Like other dynamic techniques such as testing, the quality of the output depends in part on the comprehensiveness of the test suite. If the test suite is inadequate, then the output indicates how, permitting its improvement. Dynamic analysis complements static techniques, which can be made sound but for which certain program constructs remain beyond the state of the art.
Preliminary research on dynamic detection of program invariants has been very promising. Formal specifications were recovered from formally specified programs, and in non-formally-specified programs, the dynamically detected invariants assisted programmers in a software maintenance task. In both cases, bugs were also found. Dynamic invariant detection tends to run quickly and produce output of modest size, for the relatively small programs examined to date. Test suites found in practice tend to be adequate for dynamic invariant detection.
Dynamically detected invariants can identify opportunities for refactoring; refactoring restructures software to improve desirable qualities such as performance, maintainability, or flexibility. Additionally, dynamically detected invariants can be statically proved. Combining the two techniques thus eliminates a potential objection about the unsoundness of invariant detection, and it eliminates a potential objection about the difficulty of annotating programs for statically verification.
The proposed research will both build on previous research for dynamic invariant detection and apply it to specific areas of interest to NTT. For instance, the techniques could be applied to cellular phone programs, to network code for digital protocols, or similar application areas. We expect that case studies of NTT software will identifying weaknesses in and improve both the NTT software and the Daikon invariant detector toolset.
We propose three specific projects, with the expectation that our counterparts at NTT will select the one(s) of most interest to them.
Proposed Project 1:
Static verification of dynamically detected invariants
Dynamic detection and static verification are complementary techniques for manipulating program invariants. Dynamic detection can propose likely invariants based on program executions, but the resulting properties are not guaranteed to be true over all possible executions. Static verification can check that properties are always true, but it can be difficult and tedious for people or programs to select a goal and to annotate programs for input to a static checker. Combining these techniques overcomes the weaknesses of each: dynamically detected invariants can annotate a program or provide goals for static verification, and static verification can confirm properties proposed by a dynamic tool.
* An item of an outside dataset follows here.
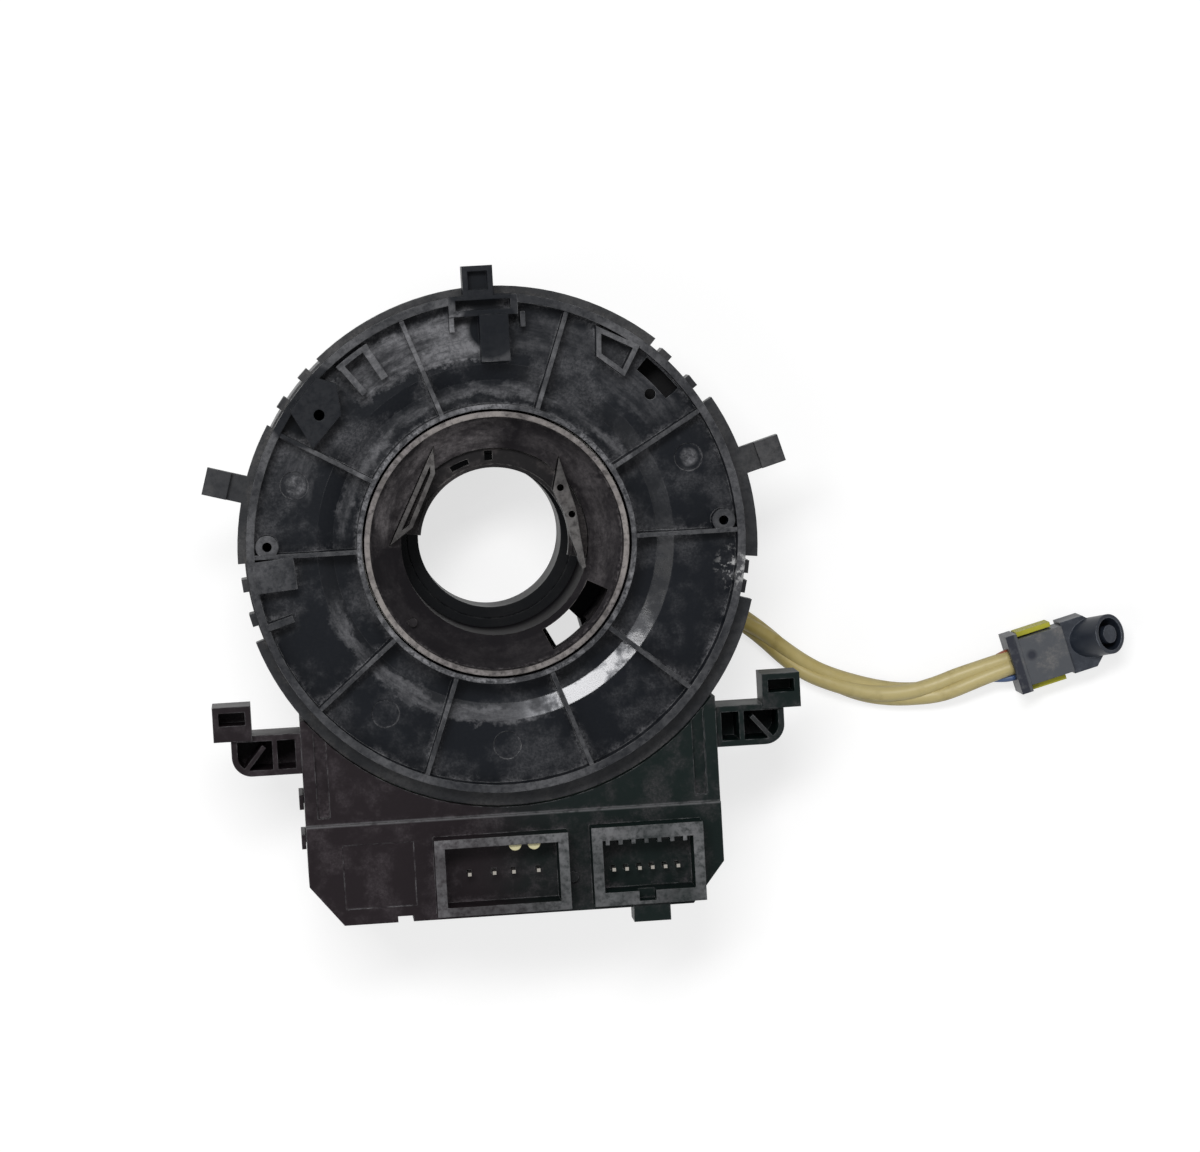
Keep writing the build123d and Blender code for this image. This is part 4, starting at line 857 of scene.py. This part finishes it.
def surface(
    name: str, grid: np.ndarray, wrap: bool = True, capped: bool = True, ring: bool = False
) -> bpy.types.Object:
    """Makes a mesh of a grid of points, with a quad between every four neighbours.

    Args:
        name: The new object's name.
        grid: Points of shape (rows, columns, 3).
        wrap: Whether the last column joins the first.
        capped: Whether the first and last row are closed by one face each.
        ring: Whether the last row joins the first.

    Returns:
        The object, at the origin, with a map named run: u along the rows, v round the columns.
    """
    rows, columns = grid.shape[:2]
    index = np.arange(rows * columns).reshape(rows, columns)
    if ring:
        index = np.concatenate([index, index[:1]])
    right = np.roll(index, -1, axis=1) if wrap else index[:, 1:]
    left = index if wrap else index[:, :-1]
    quads = np.stack([left[:-1], right[:-1], right[1:], left[1:]], axis=-1).reshape(-1, 4)
    faces = quads.tolist()
    if capped and wrap:
        faces += [index[0, ::-1].tolist(), index[-1].tolist()]
    mesh = bpy.data.meshes.new(name)
    mesh.from_pydata(grid.reshape(-1, 3), [], faces)
    point = np.empty(len(mesh.loops), dtype=np.int32)
    mesh.loops.foreach_get("vertex_index", point)
    run = np.stack([point // columns / max(rows - 1, 1), point % columns / columns], axis=-1)
    mesh.uv_layers.new(name="run").data.foreach_set("uv", run.astype(np.float32).ravel())
    mesh.shade_smooth()
    mesh.update()
    piece = bpy.data.objects.new(name, mesh)
    bpy.context.scene.collection.objects.link(piece)
    return piece


def frames(path: np.ndarray) -> tuple[np.ndarray, np.ndarray]:
    """Side and upper directions along a path that never stands upright.

    The side is the cross product of tangent and +Z, and the upper one that of side and tangent.

    Args:
        path: Points of shape (n, 3).

    Returns:
        Two arrays of unit vectors of shape (n, 3).
    """
    tangent = np.gradient(path, axis=0)
    tangent /= np.linalg.norm(tangent, axis=1, keepdims=True)
    side = np.cross(tangent, (0.0, 0.0, 1.0))
    side /= np.linalg.norm(side, axis=1, keepdims=True)
    return side, np.cross(side, tangent)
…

We will integrate a tool for dynamically detecting likely program invariants, Daikon, with a tools for statically verifying program properties, such as ESC (for Java), LCLint (for C), or the Larch Prover (for the IOA programming language). These tools take as input a program annotated with preconditions, postconditions, and other assertions, and reports which annotations cannot be statically verified and also warns of potential runtime errors, such as null dereferences and out-of-bounds array indices. We will determine whether this integration is feasible (preliminary experiments suggest it is) and the limits of its usefulness.
Proposed Project 2:
Test suite quality and dynamically detected invariants
The invariants reported by a dynamic invariant detector are sometimes functional invariants about particular procedures or modules which are true regardless of how those program components are used, and sometimes the outputs are usage properties which reflect how the component happened to be used during the test runs being examined. Both sorts of invariants are useful, but for different purposes. (The project to statically verify dynamically detected invariants would be one way of determining which variety a reported invariant is.)
Usage properties can indicate valuable information about the program's context, such as how modules are used, and about the test suite. For instance, knowing that a test suite only calls a procedure with a positive argument can indicate that it ought to be tested with zero and negative arguments; dynamic invariant detection reveals value coverage, which is a valuable adjunct to code coverage when evaluating test suites. (Alternately, if the procedure is necessarily used with a positive argument, that information can be documented and the procedure can be optimized based on knowledge of how it is used.)
To date, test suites used for finding bugs have been useful for invariant detection. We propose to perform more experiments to understand the relationship between standard test suite quality criteria, such as coverage, and the quality of the invariants that are detected when the program is executed. We will also perform case studies to determine how useful dynamically detected invariants are to testers. Invariant detection can give feedback about the quality of the test suite, such as properties that are always (or never) true for the test suite. This could provide a valuable tool for software testing.
Proposed Project 3:
Dynamic detection of temporal invariants
Currently, the prototype invariant detector reports only invariants that are true at one or more particular points in time (for instance, upon entry to all public routines in a module). Temporal invariants, by contrast, relate properties or facts at multiple points in time. As a simple example, consider a traffic signal. A static or data invariant might state, "no two directions show green simultaneously". A temporal invariant might state, "if a car arrives at the intersection, then the light will eventually turn green.
Temporal invariants are typically written in a temporal logic such as LTL. They relate events with operators such as "eventually" or always.
We propose to extend our prototype to detect temporal invariants as well as static data invariants. The basic technique is the same: examine many data, extrapolate a pattern by generalizing those data, and then check that pattern over all the remaining data. Challenges to this research include the much larger amount of data, and the much longer time before a proposed invariant can be falsified or verified. We will determine to what extent current techniques will work for temporal invariants and discover new techniques to improve the results, if necessary.